On the Block Plan, adaptation is key. To avoid getting behind with Colorado College’s breakneck academic pace, students must not only adapt quickly to their new class, but also new surroundings. As many students choose to drastically change their environment during Block Break — be it backpacking in the San Juans, Netflix-ing in bed, or traveling across the country — they must prepare themselves for a shift to an intensive classroom setting within 24 hours. CC students tend to become well-practiced at these shifts, but everyone could benefit from further flexibility; that’s where adaptogens may provide assistance.

Photo by Daniel Sarché

Adaptogens are chemicals found in certain strains of mushrooms and plants which help the body adapt to changes and stressors of all kinds. There are many different plants and fungi which have chemicals within them that are considered adaptogens, but there’s one herb that may be particularly amenable to an active life on the Block Plan: Rhodiola rosea. Some studies on adaptogens demonstrated their stimulating mental and physical effects in stressful situations (Medvedev, 1963; Dalinger, 1966; Tuzov, 1968). Rhodiola, however, goes beyond these effects.

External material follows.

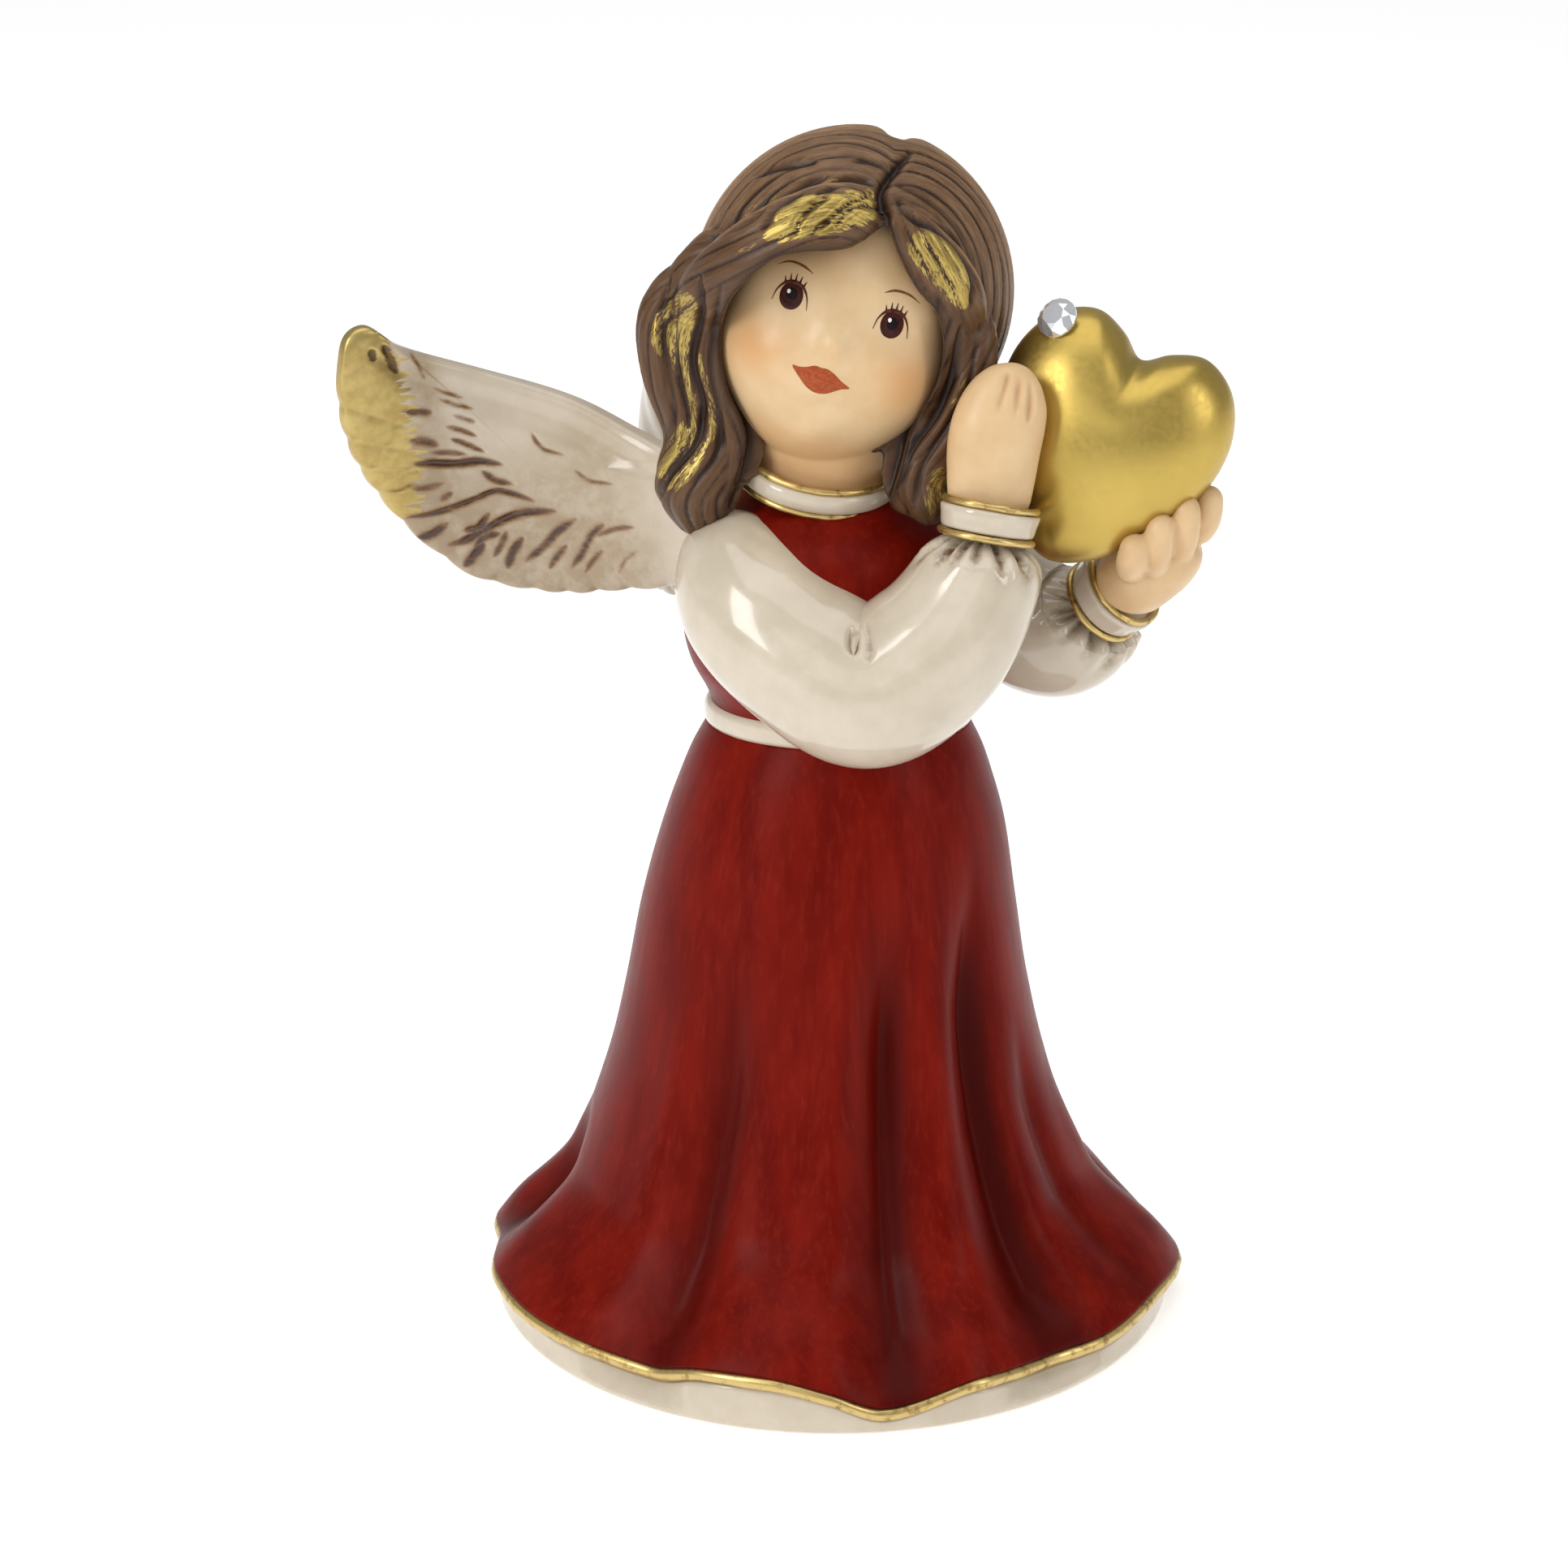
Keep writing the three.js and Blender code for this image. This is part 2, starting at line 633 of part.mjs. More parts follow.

As if it were perfectly designed for restless students like those at CC, Rhodiola has been shown to regulate high altitude sleep disorders and improve sleep quality (Ha et al., 2002). As an adaptogen, Rhodiola has a significant stimulating effect, but it is much different than that of more classical stimulants like caffeine. It modulates metabolic regulation, rather than just spiking certain parts in the brain which make you focus; unlike other stimulants, it actually helps with sleep (Petkov, 1978; Bombardelli et al., 1980; Hasan Samira et al., 1985; Wagner et al., 1994; Panossian et al., 1999c; Panossian, 2003). Recently, a study using 161 fatigued and stressed cadets found that a single dose of 360 mg of Rhodiola significantly combatted both symptoms (Shevtsov et al., 2003).

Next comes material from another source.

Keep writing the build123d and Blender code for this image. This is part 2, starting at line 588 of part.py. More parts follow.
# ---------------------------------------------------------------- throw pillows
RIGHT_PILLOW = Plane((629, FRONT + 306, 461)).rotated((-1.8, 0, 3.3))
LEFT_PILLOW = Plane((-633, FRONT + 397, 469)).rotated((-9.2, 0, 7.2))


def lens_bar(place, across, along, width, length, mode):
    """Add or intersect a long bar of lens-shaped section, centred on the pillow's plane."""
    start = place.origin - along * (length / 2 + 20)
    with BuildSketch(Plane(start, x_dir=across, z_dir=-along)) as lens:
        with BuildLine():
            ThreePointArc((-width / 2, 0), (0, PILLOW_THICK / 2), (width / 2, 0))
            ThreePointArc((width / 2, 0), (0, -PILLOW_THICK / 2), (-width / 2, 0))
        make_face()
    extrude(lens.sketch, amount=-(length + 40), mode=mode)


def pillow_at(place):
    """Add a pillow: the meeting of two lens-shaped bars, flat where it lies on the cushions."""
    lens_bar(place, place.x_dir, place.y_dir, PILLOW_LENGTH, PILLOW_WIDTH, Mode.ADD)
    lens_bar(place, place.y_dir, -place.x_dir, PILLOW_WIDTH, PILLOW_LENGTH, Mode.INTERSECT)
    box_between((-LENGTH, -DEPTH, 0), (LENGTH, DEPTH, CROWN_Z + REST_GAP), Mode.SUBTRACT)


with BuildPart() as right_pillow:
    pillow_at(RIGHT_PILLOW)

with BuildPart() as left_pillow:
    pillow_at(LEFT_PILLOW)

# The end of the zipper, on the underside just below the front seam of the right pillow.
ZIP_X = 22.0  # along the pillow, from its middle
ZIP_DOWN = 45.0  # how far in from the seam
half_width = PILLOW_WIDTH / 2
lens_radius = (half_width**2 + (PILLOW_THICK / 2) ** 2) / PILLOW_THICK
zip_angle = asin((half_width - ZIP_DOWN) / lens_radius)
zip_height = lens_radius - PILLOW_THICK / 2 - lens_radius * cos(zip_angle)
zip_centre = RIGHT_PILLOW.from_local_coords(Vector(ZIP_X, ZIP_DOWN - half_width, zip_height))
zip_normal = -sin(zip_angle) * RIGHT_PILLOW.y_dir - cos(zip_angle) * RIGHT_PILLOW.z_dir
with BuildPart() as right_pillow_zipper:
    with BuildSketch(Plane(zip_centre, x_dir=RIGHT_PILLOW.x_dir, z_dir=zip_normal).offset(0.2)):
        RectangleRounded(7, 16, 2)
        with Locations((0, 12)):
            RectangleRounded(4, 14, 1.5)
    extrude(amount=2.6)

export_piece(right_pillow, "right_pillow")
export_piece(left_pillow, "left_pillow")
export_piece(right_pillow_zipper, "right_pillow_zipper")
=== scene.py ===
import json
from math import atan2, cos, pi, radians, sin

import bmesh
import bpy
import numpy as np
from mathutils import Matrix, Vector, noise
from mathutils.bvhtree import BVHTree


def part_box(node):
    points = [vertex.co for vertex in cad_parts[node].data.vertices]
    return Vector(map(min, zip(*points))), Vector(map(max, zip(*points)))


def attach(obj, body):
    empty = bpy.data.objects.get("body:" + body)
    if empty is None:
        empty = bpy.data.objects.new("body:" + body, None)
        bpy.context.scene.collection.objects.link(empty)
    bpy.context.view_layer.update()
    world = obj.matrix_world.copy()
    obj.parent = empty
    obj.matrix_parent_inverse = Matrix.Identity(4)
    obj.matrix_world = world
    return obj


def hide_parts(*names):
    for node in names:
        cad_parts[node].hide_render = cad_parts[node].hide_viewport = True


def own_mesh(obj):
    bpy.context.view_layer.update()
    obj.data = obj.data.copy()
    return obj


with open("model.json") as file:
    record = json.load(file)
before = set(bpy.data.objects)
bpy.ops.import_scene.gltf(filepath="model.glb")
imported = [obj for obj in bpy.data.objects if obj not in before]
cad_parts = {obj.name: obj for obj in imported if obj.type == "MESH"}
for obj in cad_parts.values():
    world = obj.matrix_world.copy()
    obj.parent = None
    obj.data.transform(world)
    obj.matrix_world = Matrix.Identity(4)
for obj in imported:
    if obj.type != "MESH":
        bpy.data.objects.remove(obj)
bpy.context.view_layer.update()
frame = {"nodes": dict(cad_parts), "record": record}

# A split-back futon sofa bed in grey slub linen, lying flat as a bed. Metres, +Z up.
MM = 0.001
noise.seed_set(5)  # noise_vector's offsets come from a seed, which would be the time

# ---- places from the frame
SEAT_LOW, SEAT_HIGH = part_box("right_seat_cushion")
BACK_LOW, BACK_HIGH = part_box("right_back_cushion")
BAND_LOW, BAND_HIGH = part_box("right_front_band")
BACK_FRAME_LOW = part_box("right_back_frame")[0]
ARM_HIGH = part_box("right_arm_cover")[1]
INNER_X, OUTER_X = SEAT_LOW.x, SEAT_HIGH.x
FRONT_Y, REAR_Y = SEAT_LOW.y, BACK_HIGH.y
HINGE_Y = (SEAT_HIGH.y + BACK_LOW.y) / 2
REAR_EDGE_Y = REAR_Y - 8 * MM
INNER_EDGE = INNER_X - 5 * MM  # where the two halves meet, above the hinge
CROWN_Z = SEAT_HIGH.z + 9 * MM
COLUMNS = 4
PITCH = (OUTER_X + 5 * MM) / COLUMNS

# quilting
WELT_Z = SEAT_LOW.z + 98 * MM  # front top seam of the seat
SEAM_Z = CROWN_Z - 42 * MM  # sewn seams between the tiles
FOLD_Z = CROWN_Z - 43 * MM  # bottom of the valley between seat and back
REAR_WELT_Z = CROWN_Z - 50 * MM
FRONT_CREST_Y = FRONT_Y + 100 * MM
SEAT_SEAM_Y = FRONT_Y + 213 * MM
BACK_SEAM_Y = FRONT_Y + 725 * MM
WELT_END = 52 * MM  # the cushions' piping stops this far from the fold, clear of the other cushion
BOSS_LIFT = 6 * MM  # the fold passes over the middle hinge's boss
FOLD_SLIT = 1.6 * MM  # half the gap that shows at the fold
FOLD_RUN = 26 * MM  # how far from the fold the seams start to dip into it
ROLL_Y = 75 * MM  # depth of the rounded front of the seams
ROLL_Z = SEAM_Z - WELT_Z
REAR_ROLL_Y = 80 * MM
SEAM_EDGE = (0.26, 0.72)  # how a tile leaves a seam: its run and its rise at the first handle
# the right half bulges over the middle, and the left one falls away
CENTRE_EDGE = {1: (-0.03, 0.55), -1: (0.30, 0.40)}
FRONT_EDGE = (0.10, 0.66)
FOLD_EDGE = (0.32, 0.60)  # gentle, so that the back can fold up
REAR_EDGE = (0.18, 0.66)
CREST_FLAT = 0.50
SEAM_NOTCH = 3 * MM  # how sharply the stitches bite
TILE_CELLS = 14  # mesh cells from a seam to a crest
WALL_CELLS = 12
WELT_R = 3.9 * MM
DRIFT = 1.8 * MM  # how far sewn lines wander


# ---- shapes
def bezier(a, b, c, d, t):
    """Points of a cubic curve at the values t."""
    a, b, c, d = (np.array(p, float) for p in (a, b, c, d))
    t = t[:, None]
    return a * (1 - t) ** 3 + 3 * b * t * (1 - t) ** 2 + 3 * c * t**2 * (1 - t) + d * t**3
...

While most other stimulants make users mentally quicker, Rhodiola seems to reduce the number of mistakes made during mental tasks like solving puzzles or memorizing paragraphs — certainly an advantage to those on the ever-changing Block Plan.
Adaptogens, specifically those found in Rhodiola, are supplements which seem to be a much safer, non-addictive stimulant which also helps your mind and body cope with stress. The next time you consider downing a whole pot of coffee or taking someone else’s Adderall for an exam, ask yourself what sort of effects you are hoping to get. Perhaps Rhodiola could benefit you more, particularly in adapting to such stressful situations or transitions.